The administration has creatively used other levers of government to punish its foes; see the way it has wielded the threat of cutting off federal funding to universities or federal business with large law firms, or the way it’s either toyed with or initiated harassment against individuals—stripping security clearances, triggering IRS audits, revoking licenses, pursuing expensive litigation. The pace has picked up since the murder of Charlie Kirk.
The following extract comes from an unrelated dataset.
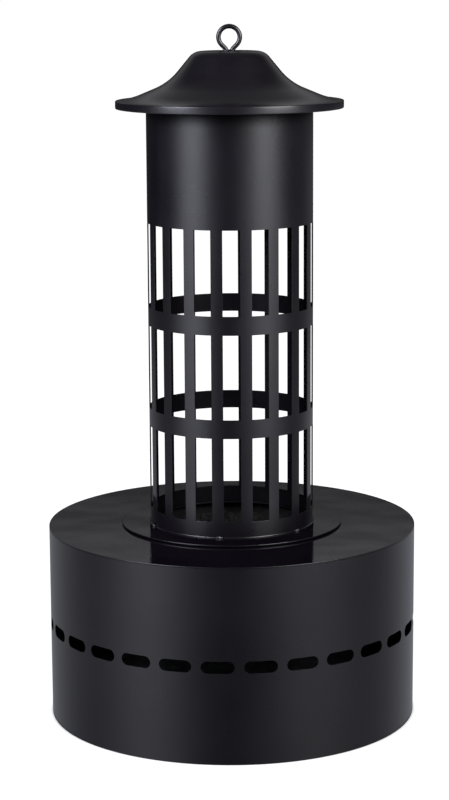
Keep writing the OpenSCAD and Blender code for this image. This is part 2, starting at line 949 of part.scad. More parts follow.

Officials have used the assassination as a pretext to act upon plans that were already in the works, some written by Miller, to crack down on what they deem are lefty NGOs and other organizations, including those funded by George Soros.
When I asked what charges Trump thought would be appropriate against Pritzker and Johnson, the White House spokesperson Abigail Jackson responded in a statement that the men “have blood on their hands,” and that “these failed leaders have stood idly by while innocent Americans fall victim to violent crime time and time again.”
Trump has aimed to expand presidential power and use it to go after his critics in ways that this country has never seen. He stripped away Kamala Harris’s security detail, the Department of Justice is investigating the former CIA director turned Trump critic John Brennan, and the Federal Communications Commission threatened Jimmy Kimmel. In some cases, he wants to inflict on others the charges he himself faced: John Bolton, the president’s former national security adviser, had his home raided by FBI agents as part of a classified-materials probe, and Lisa Cook, a Federal Reserve governor, has been accused of mortgage fraud (Trump was previously accused of mishandling classified materials and falsifying property records).
Those close to Trump no longer downplay the possibility of the retribution campaign widening further. And the president himself, following Comey’s indictment, indicated that his personal vengeance tour is only getting started.
“They weaponized the Justice Department like nobody in history,” Trump said. “What they’ve done is terrible, and so I would, I hope, frankly, I hope there are others. You can’t let this happen to a country.”